--- START OF Data section ---

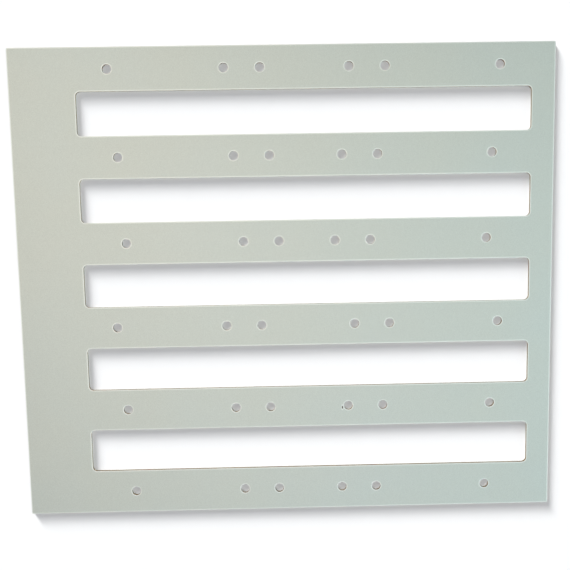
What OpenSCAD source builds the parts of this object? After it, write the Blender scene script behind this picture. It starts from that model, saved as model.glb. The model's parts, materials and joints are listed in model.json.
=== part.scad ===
// Queen excluder board for a beehive: one flat routed sheet that lies between two hive boxes.
// It is a laminate of three glued layers: a fibreboard core with a thin facing on each side.
// Five long windows and six rows of round fixing holes go through all three layers.
// X runs along the windows, Y across them, Z up. The origin is the middle of the underside.

/* [Board] */
// Length of the board, along the windows
board_len = 480; // [476:1:520]
// Width of the board, across the windows
board_w = 420; // [400:1:460]
// Thickness of the whole board
board_t = 3; // [2:0.1:6]
// Thickness of the facing glued to each side of the core
facing_t = 0.5; // [0.4:0.05:0.8]

/* [Windows] */
// Number of windows
window_count = 5; // [1:1:5]
// Length of each window
window_len = 401.5; // [360:0.5:410]
// Width of each window
window_w = 38.5; // [20:0.5:60]
// Distance from the middle of one window to the middle of the next
window_pitch = 76; // [65:0.5:79]
// Radius left in the window corners by the router bit
corner_r = 4; // [2:0.5:8]
// Width of the plain rail at the left end of the windows
left_rail = 58; // [40:0.5:65]
// Width of the plain strip above the first window
top_strip = 38; // [24:0.5:50]

/* [Fixing holes] */
// Diameter of every fixing hole
hole_d = 8; // [3:0.5:12]
// Centre distance of the two holes in an inner pair
pair_gap = 31.75; // [20:0.25:36]
// Outer holes' distance from the windows' centre line: first, second and third row, then again
outer_reach = [172.5, 166, 161.5]; // [100:0.5:190]
// Middle of the inner pair from the windows' centre line, in the first and the fourth row
pair_reach = [55, 58]; // [45:0.5:80]
// How much nearer to the centre line the pair lies in each row that follows
pair_step = [7, 6.5]; // [0:0.5:9]

/* [Hidden] */
$fn = 64;
rows_in_group = 3;
core_t = board_t - 2 * facing_t;
// The windows and the holes share one centre line, off the middle of the board
window_x = left_rail + window_len / 2 - board_len / 2;
facing_colour = [0.76, 0.78, 0.74];
core_colour = [0.62, 0.51, 0.39];

// Middle of a window across the board, counted from the top
function window_y(i) = board_w / 2 - top_strip - window_w / 2 - i * window_pitch;

// Upper and lower side of a strip between windows; the first and last end at the board's edge
function strip_top(i) = i == 0 ? board_w / 2 : window_y(i - 1) - window_w / 2;
function strip_foot(i) = i == window_count ? -board_w / 2 : window_y(i) + window_w / 2;

// Each row of holes runs along the middle of its strip
function row_y(i) = (strip_top(i) + strip_foot(i)) / 2;

// Distances of one row's holes from the centre line, the same to the left and to the right
function hole_reach(i) =
    let (place = i % rows_in_group, group = floor(i / rows_in_group),
         pair = pair_reach[group] - place * pair_step[group])
    [outer_reach[place], pair + pair_gap / 2, pair - pair_gap / 2];

// Outline of one window, with the router's round corners
module window_outline() {
    square([window_len - 2 * corner_r, window_w], center = true);
    square([window_len, window_w - 2 * corner_r], center = true);
    for (sx = [-1, 1], sy = [-1, 1])
        translate([sx * (window_len / 2 - corner_r), sy * (window_w / 2 - corner_r)])
            circle(r = corner_r);
}

// Outline of the board with every window and hole cut out
module cut_outline() {
    difference() {
        square([board_len, board_w], center = true);
        for (i = [0 : window_count - 1])
            translate([window_x, window_y(i)]) window_outline();
        for (i = [0 : window_count], reach = hole_reach(i), side = [-1, 1])
            translate([window_x + side * reach, row_y(i)]) circle(d = hole_d);
    }
}

// One layer of the laminate
module layer(foot, thickness) {
    translate([0, 0, foot]) linear_extrude(height = thickness) cut_outline();
}

// Balancing facing on the underside, which the board rests on
module bottom_facing() {
    color(facing_colour) layer(0, facing_t);
}

// Fibreboard core, bare on every cut edge
module core_board() {
    color(core_colour) layer(facing_t, core_t);
}

// Facing on the upper side
module top_facing() {
    color(facing_colour) layer(facing_t + core_t, facing_t);
}

bottom_facing();
core_board();
top_facing();
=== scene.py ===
"""Queen excluder board: a thin laminate of fibreboard and two pale facings, routed with long windows
and drilled with rows of fixing holes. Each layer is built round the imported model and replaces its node."""

import json
import math

import bmesh
import bpy
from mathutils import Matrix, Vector


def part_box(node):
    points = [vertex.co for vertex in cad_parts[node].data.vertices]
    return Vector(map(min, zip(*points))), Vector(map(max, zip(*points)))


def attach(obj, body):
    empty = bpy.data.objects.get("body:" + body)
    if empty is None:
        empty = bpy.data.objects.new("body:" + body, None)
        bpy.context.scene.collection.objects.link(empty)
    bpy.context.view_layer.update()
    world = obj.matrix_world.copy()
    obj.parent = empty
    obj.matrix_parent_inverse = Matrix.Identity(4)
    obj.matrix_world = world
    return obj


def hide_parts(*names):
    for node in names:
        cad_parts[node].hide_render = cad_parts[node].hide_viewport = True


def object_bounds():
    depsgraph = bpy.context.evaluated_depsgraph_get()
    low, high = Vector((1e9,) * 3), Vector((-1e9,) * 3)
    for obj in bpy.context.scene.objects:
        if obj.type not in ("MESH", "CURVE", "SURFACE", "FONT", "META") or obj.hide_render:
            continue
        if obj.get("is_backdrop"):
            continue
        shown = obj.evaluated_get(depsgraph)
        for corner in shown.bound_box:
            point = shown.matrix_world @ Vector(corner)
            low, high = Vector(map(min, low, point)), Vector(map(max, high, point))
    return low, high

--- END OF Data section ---

— What is required —
The lines to transcribe begin at the line with "hole cut out" and end at the line with "world = obj.matrix_world.copy()"; copy them exactly, both ends included.

— Result of this task —
// Outline of the board with every window and hole cut out
module cut_outline() {
    difference() {
        square([board_len, board_w], center = true);
        for (i = [0 : window_count - 1])
            translate([window_x, window_y(i)]) window_outline();
        for (i = [0 : window_count], reach = hole_reach(i), side = [-1, 1])
            translate([window_x + side * reach, row_y(i)]) circle(d = hole_d);
    }
}

// One layer of the laminate
module layer(foot, thickness) {
    translate([0, 0, foot]) linear_extrude(height = thickness) cut_outline();
}

// Balancing facing on the underside, which the board rests on
module bottom_facing() {
    color(facing_colour) layer(0, facing_t);
}

// Fibreboard core, bare on every cut edge
module core_board() {
    color(core_colour) layer(facing_t, core_t);
}

// Facing on the upper side
module top_facing() {
    color(facing_colour) layer(facing_t + core_t, facing_t);
}

bottom_facing();
core_board();
top_facing();
=== scene.py ===
"""Queen excluder board: a thin laminate of fibreboard and two pale facings, routed with long windows
and drilled with rows of fixing holes. Each layer is built round the imported model and replaces its node."""

import json
import math

import bmesh
import bpy
from mathutils import Matrix, Vector


def part_box(node):
    points = [vertex.co for vertex in cad_parts[node].data.vertices]
    return Vector(map(min, zip(*points))), Vector(map(max, zip(*points)))


def attach(obj, body):
    empty = bpy.data.objects.get("body:" + body)
    if empty is None:
        empty = bpy.data.objects.new("body:" + body, None)
        bpy.context.scene.collection.objects.link(empty)
    bpy.context.view_layer.update()
    world = obj.matrix_world.copy()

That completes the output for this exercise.